→ Task goal
For this exercise, write out exactly, and only, the lines running from the line that contains "fuse_holder();" through the line that contains "bpy.data.objects.remove(obj)".

<<<<

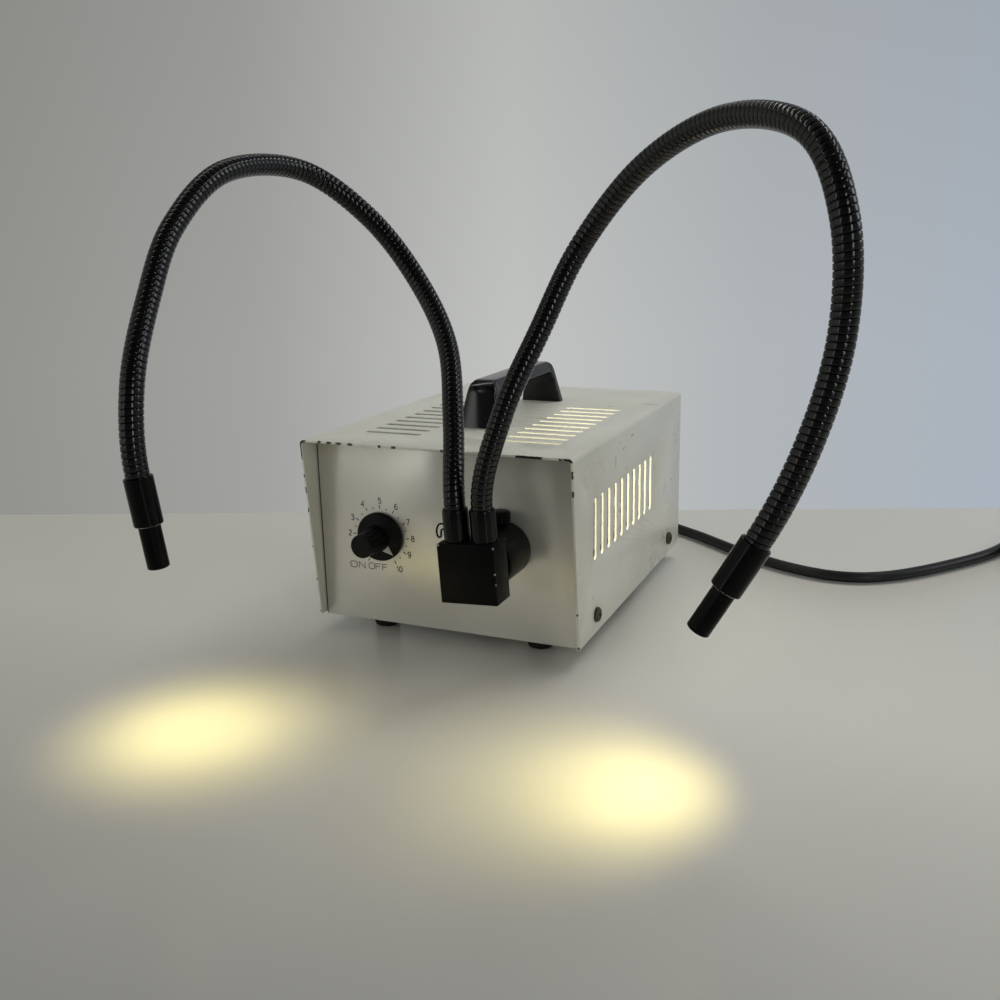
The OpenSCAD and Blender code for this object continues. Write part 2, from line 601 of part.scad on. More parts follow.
// ---------- mains lead ----------
module strain_relief() {
    color([0.06, 0.06, 0.06]) difference() {
        union() {
            cy(gland_x, gland_z, yb - 8, yb - 3, 8.5);
            cy(gland_x, gland_z, yb - 8, yb - 1.5, 6);
            cy(gland_x, gland_z, yb - 1.5, yb + 1.5, 8.5);
            turned_y(gland_x, gland_z, yb + 30)
                polygon([[0, 0], [4.7, 0], [6.6, 28.6], [0, 28.6]]);
        }
        cy(gland_x, gland_z, yb - 9, yb + 31, lead_r);
    }
}
module mains_lead_run() {
    color([0.05, 0.05, 0.05])
        solid_sweep(route_stations(lead_route, lead_r, [0, 1, 0], unit([5, 14, 0])), [0.02, 0.01, 1], 10);
}
module mains_lead_coil() {
    color([0.05, 0.05, 0.05]) translate([coil_c[0], coil_c[1], 0]) rotate_extrude()
        polygon([[coil_in, 1.5], [coil_in + 1.5, 0], [coil_out - 1.5, 0], [coil_out, 1.5],
            [coil_out, coil_h - 1.5], [coil_out - 1.5, coil_h], [coil_in + 1.5, coil_h], [coil_in, coil_h - 1.5]]);
}
module mains_lead_tail() {
    color([0.05, 0.05, 0.05])
        solid_sweep(route_stations(tail_route, lead_r, unit([12, 1, 0]), [1, 0, 0]), [0.02, 0.01, 1], 10);
}
module plug_body() {
    color([0.05, 0.05, 0.05]) difference() {
        translate([plug_x, plug_y, plug_z]) rotate([0, 90, 0]) rotate_extrude()
            polygon([[0, 0], [5.2, 0], [6.8, 16], [13, 24], [17.5, 30], [18.6, 32], [19, 36], [19, 52],
                [18, 53], [0, 53]]);
        // earth clips' side grooves
        for (s = [-1, 1]) bx([plug_x + 37, plug_y - 3.5, plug_z + s * 19 - 2.2],
            [plug_x + 54, plug_y + 3.5, plug_z + s * 19 + 2.2]);
        for (s = [-1, 1]) cx(plug_y + s * 9.5, plug_z, plug_x + 40, plug_x + 54, 2.4);
        cx(plug_y, plug_z, plug_x - 1, plug_x + 2.2, lead_r);
    }
}
module plug_pins() {
    color([0.75, 0.65, 0.35]) for (s = [-1, 1]) union() {
        cx(plug_y + s * 9.5, plug_z, plug_x + 40, plug_x + 71, 2.4);
        translate([plug_x + 71, plug_y + s * 9.5, plug_z]) rotate([0, 90, 0]) cylinder(r1 = 2.4, r2 = 1.5, h = 1);
    }
}

// ---------- light guide ----------
module guide_ferrule() {
    color([0.55, 0.55, 0.57]) difference() {
        union() {
            cy(lx, lz, blk_y - 4, blk_y + 0.1, 8);
            cy(lx, lz, blk_y + 0.05, -87, ferrule_r);
        }
        cy(lx, lz, blk_y - 5, -86, 6);
    }
}
module fibre_trunk() {
    color([0.9, 0.9, 0.8]) cy(lx, lz, blk_y - 3.9, -87.1, 5.9);
}
// Children are drawn in the block's own axes, rolled about the port's axis
module rolled() { translate([lx, 0, lz]) rotate([0, -block_roll, 0]) children(); }
module guide_block() {
    h = block_w / 2;
    color([0.03, 0.03, 0.03]) rolled() difference() {
        bx([-h, blk_y - block_d, -h], [h, blk_y, h]);
        cy(0, 0, blk_y - 4.1, blk_y + 1, 8.05);
        cy(0, 0, blk_y - 12.5, blk_y - 4.1, 11);
        for (s = [-1, 1]) cz(s * arm_dx, arm_y, 6, h + 1, 3.45);
    }
}
module arm_collars() {
    h = block_w / 2;
    color([0.03, 0.03, 0.03]) rolled() for (s = [-1, 1]) difference() {
        cz(s * arm_dx, arm_y, h, h + 16.5, 6.6);
        cz(s * arm_dx, arm_y, h - 1, h + 17, 3.6);
        cz(s * arm_dx, arm_y, h + 8.4, h + 17, hose_r + 0.1);
    }
}
module wire_clip() {
    // a loop of thin wire standing out of the left collar
    p = [[21.6, 83], [20, 83.8], [18.2, 83.6], [17, 82], [16.5, 79.8], [16.8, 77.6], [17.7, 76.6],
        [18.7, 77], [19, 78.5], [19.1, 80.2], [20, 81.1], [21.8, 80.6]];
    color([0.03, 0.03, 0.03]) solid_sweep(route_stations([for (q = p) [q[0], arm_y, q[1]]], 0.5,
        unit([-2, 0, 0.9]), [1, 0, 0]), [0, 1, 0], 8);
}
module fibre_split() {
    color([0.9, 0.9, 0.8]) {
        rolled() cy(0, 0, blk_y - 12.3, blk_y - 4.5, 10.8);
        fibres(arm_left, 0, up, tip_dir_left, ref_left);
        fibres(arm_right, 0, up, tip_dir_right, ref_right);
    }
}
module left_hose(s) { color([0.04, 0.04, 0.045]) hose(arm_left, s, up, tip_dir_left, ref_left); }
module right_hose(s) { color([0.04, 0.04, 0.045]) hose(arm_right, s, up, tip_dir_right, ref_right); }
module left_fibres(s) { color([0.9, 0.9, 0.8]) fibres(arm_left, s, up, tip_dir_left, ref_left); }
module right_fibres(s) { color([0.9, 0.9, 0.8]) fibres(arm_right, s, up, tip_dir_right, ref_right); }
module end_sleeve(p, d) {
    color([0.03, 0.03, 0.03]) along(p, d) difference() {
        union() {
            cylinder(r1 = sleeve_r - 0.6, r2 = sleeve_r, h = 0.6);
            translate([0, 0, 0.6]) cylinder(r = sleeve_r, h = sleeve_l - 1.2);
            translate([0, 0, sleeve_l - 0.6]) cylinder(r1 = sleeve_r, r2 = sleeve_r - 0.6, h = 0.6);
        }
        translate([0, 0, -1]) cylinder(r = hose_r, h = 9);
        translate([0, 0, 7]) cylinder(r = bore_r, h = 10);
        translate([0, 0, 14]) cylinder(r = tip_r - 0.2, h = 10);
    }
}
module tip(p, d) {
    color([0.05, 0.05, 0.05]) along(p, d) difference() {
        union() {
            translate([0, 0, 14]) cylinder(r = tip_r - 0.2, h = sleeve_l - 13.9);
            translate([0, 0, sleeve_l]) cylinder(r = tip_r, h = tip_l);
        }
        translate([0, 0, 13]) cylinder(r = bore_r, h = sleeve_l + tip_l);
    }
}

cover();
chassis();
front_panel();
rear_panel();
m4_screws();
feet();
handle();
port_hub();
panel_nuts();
pot_body();
pot_shaft();
knob();
dimmer_board();
transformer_core();
transformer_winding();
transformer_bracket();
heat_shield();
lamp_reflector();
lamp_bulb();
lamp_socket();
lamp_bracket();
filter_holder();
heat_filter();
fan_frame();
fan_rotor();
fan_guard();
fuse_holder();
fuse_cap();
terminal_block();
strain_relief();
mains_lead_run();
mains_lead_coil();
mains_lead_tail();
plug_body();
plug_pins();
clamp_screw();
guide_ferrule();
fibre_trunk();
guide_block();
arm_collars();
wire_clip();
fibre_split();
left_hose(0);  // hose_l1
left_hose(1);  // hose_l2
left_hose(2);  // hose_l3
left_hose(3);  // hose_l4
right_hose(0);  // hose_r1
right_hose(1);  // hose_r2
right_hose(2);  // hose_r3
right_hose(3);  // hose_r4
left_fibres(1);  // fibres_l2
left_fibres(2);  // fibres_l3
left_fibres(3);  // fibres_l4
right_fibres(1);  // fibres_r2
right_fibres(2);  // fibres_r3
right_fibres(3);  // fibres_r4
end_sleeve(arm_left[10], tip_dir_left);  // end_sleeve_l
end_sleeve(arm_right[10], tip_dir_right);  // end_sleeve_r
tip(arm_left[10], tip_dir_left);  // tip_l
tip(arm_right[10], tip_dir_right);  // tip_r
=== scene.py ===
import bpy, bmesh, math, json
import numpy as np
from mathutils import Vector, Matrix

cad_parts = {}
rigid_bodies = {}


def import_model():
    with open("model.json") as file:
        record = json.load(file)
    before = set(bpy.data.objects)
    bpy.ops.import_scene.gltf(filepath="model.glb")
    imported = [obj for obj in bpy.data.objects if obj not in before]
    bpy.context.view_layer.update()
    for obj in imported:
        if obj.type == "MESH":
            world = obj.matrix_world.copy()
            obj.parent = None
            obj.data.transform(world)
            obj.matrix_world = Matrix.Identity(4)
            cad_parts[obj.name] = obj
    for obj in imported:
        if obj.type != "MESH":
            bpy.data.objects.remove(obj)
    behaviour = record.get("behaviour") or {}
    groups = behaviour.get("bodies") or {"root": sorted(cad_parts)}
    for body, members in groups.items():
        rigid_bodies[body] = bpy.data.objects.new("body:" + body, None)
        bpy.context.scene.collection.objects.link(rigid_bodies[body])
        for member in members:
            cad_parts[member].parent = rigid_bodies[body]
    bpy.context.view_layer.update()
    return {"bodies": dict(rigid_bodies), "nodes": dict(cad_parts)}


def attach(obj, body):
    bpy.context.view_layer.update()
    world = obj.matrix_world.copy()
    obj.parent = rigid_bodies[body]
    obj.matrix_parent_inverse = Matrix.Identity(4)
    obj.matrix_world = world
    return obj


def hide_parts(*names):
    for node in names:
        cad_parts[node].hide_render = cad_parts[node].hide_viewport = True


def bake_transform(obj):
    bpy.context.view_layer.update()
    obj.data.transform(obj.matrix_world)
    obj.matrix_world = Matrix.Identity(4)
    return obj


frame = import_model()
NODES = frame["nodes"]
BODIES = frame["bodies"]


MM = 0.001
scene = bpy.context.scene

# ------------------------------------------------------------------ camera
cam_data = bpy.data.cameras.new("camera")
cam_data.sensor_width = 36.0
cam_data.sensor_fit = "HORIZONTAL"
cam_data.lens = 38.091
cam_data.clip_start = 0.01
cam_data.clip_end = 20.0
cam = bpy.data.objects.new("camera", cam_data)
scene.collection.objects.link(cam)
cam.matrix_world = Matrix((
    (0.91750756, -0.08294322, 0.3889734, 0.252035),
    (0.39714879, 0.24339228, -0.88489154, -0.590632),
    (-0.02127737, 0.96637499, 0.25625505, 0.230898),
    (0.0, 0.0, 0.0, 1.0)))
scene.camera = cam


# ------------------------------------------------------------------ mesh help
def make(name, verts, faces, angle=32.0, weld=True):
    me = bpy.data.meshes.new(name)
    me.from_pydata([tuple(float(c) for c in v) for v in verts], [], [tuple(f) for f in faces])
    bm = bmesh.new()
    bm.from_mesh(me)
    if weld:
        bmesh.ops.remove_doubles(bm, verts=bm.verts, dist=2e-6)
        bmesh.ops.dissolve_degenerate(bm, dist=2e-6, edges=bm.edges)
    bmesh.ops.recalc_face_normals(bm, faces=bm.faces)
    bm.to_mesh(me)
    bm.free()
    ob = bpy.data.objects.new(name, me)
    scene.collection.objects.link(ob)
    shade(ob, angle)
    return ob


def shade(ob, angle=32.0):
    me = ob.data
    me.shade_smooth()
    me.set_sharp_from_angle(angle=math.radians(angle))


def join(name, objs):
    bm = bmesh.new()
    mats = []
    for o in objs:
        n0 = len(bm.faces)
        bm.from_mesh(o.data)
        bm.faces.ensure_lookup_table()
        table = []
        for m in o.data.materials:
            if m not in mats:
                mats.append(m)
            table.append(mats.index(m))
        for f in list(bm.faces)[n0:]:
            f.material_index = table[f.material_index] if table else 0
        bpy.data.objects.remove(o)
    me = bpy.data.meshes.new(name)
    bm.to_mesh(me)
    bm.free()
    for m in mats:
        me.materials.append(m)
    ob = bpy.data.objects.new(name, me)
    scene.collection.objects.link(ob)
    return ob


def basis(axis):
    w = Vector(axis).normalized()
    ref = Vector((0, 0, 1)) if abs(w.z) < 0.9 else Vector((1, 0, 0))
    u = ref.cross(w).normalized()
    return u, w.cross(u), w


def lathe(name, profile, centre, axis, seg=64, angle=32.0, wobble=None):
    """profile: (radius, height) in mm along axis from centre (mm). Closed unless it ends on the axis."""
    u, v, w = basis(axis)
    c = Vector(centre) * MM
    verts, faces, rows = [], [], []
    for r, h in profile:
        if r <= 1e-6:
            rows.append([len(verts)])
            verts.append(c + w * h * MM)
            continue
        row = []
        for k in range(seg):
            t = 2 * math.pi * k / seg
            rr = r if wobble is None else wobble(r, h, t)
            row.append(len(verts))
            verts.append(c + w * h * MM + (u * math.cos(t) + v * math.sin(t)) * rr * MM)
        rows.append(row)
    on_axis = len(rows[0]) == 1 and len(rows[-1]) == 1
    pairs = list(zip(rows, rows[1:])) + ([] if on_axis else [(rows[-1], rows[0])])
    for a, b in pairs:
        for k in range(seg):
            k2 = (k + 1) % seg
            if len(a) == 1 and len(b) == 1:
                continue
            if len(a) == 1:
                faces.append((a[0], b[k2], b[k]))
            elif len(b) == 1:
                faces.append((a[k], a[k2], b[0]))
            else:
                faces.append((a[k], a[k2], b[k2], b[k]))
    return make(name, verts, faces, angle)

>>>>

→ Task output
fuse_holder();
fuse_cap();
terminal_block();
strain_relief();
mains_lead_run();
mains_lead_coil();
mains_lead_tail();
plug_body();
plug_pins();
clamp_screw();
guide_ferrule();
fibre_trunk();
guide_block();
arm_collars();
wire_clip();
fibre_split();
left_hose(0);  // hose_l1
left_hose(1);  // hose_l2
left_hose(2);  // hose_l3
left_hose(3);  // hose_l4
right_hose(0);  // hose_r1
right_hose(1);  // hose_r2
right_hose(2);  // hose_r3
right_hose(3);  // hose_r4
left_fibres(1);  // fibres_l2
left_fibres(2);  // fibres_l3
left_fibres(3);  // fibres_l4
right_fibres(1);  // fibres_r2
right_fibres(2);  // fibres_r3
right_fibres(3);  // fibres_r4
end_sleeve(arm_left[10], tip_dir_left);  // end_sleeve_l
end_sleeve(arm_right[10], tip_dir_right);  // end_sleeve_r
tip(arm_left[10], tip_dir_left);  // tip_l
tip(arm_right[10], tip_dir_right);  // tip_r
=== scene.py ===
import bpy, bmesh, math, json
import numpy as np
from mathutils import Vector, Matrix

cad_parts = {}
rigid_bodies = {}


def import_model():
    with open("model.json") as file:
        record = json.load(file)
    before = set(bpy.data.objects)
    bpy.ops.import_scene.gltf(filepath="model.glb")
    imported = [obj for obj in bpy.data.objects if obj not in before]
    bpy.context.view_layer.update()
    for obj in imported:
        if obj.type == "MESH":
            world = obj.matrix_world.copy()
            obj.parent = None
            obj.data.transform(world)
            obj.matrix_world = Matrix.Identity(4)
            cad_parts[obj.name] = obj
    for obj in imported:
        if obj.type != "MESH":
            bpy.data.objects.remove(obj)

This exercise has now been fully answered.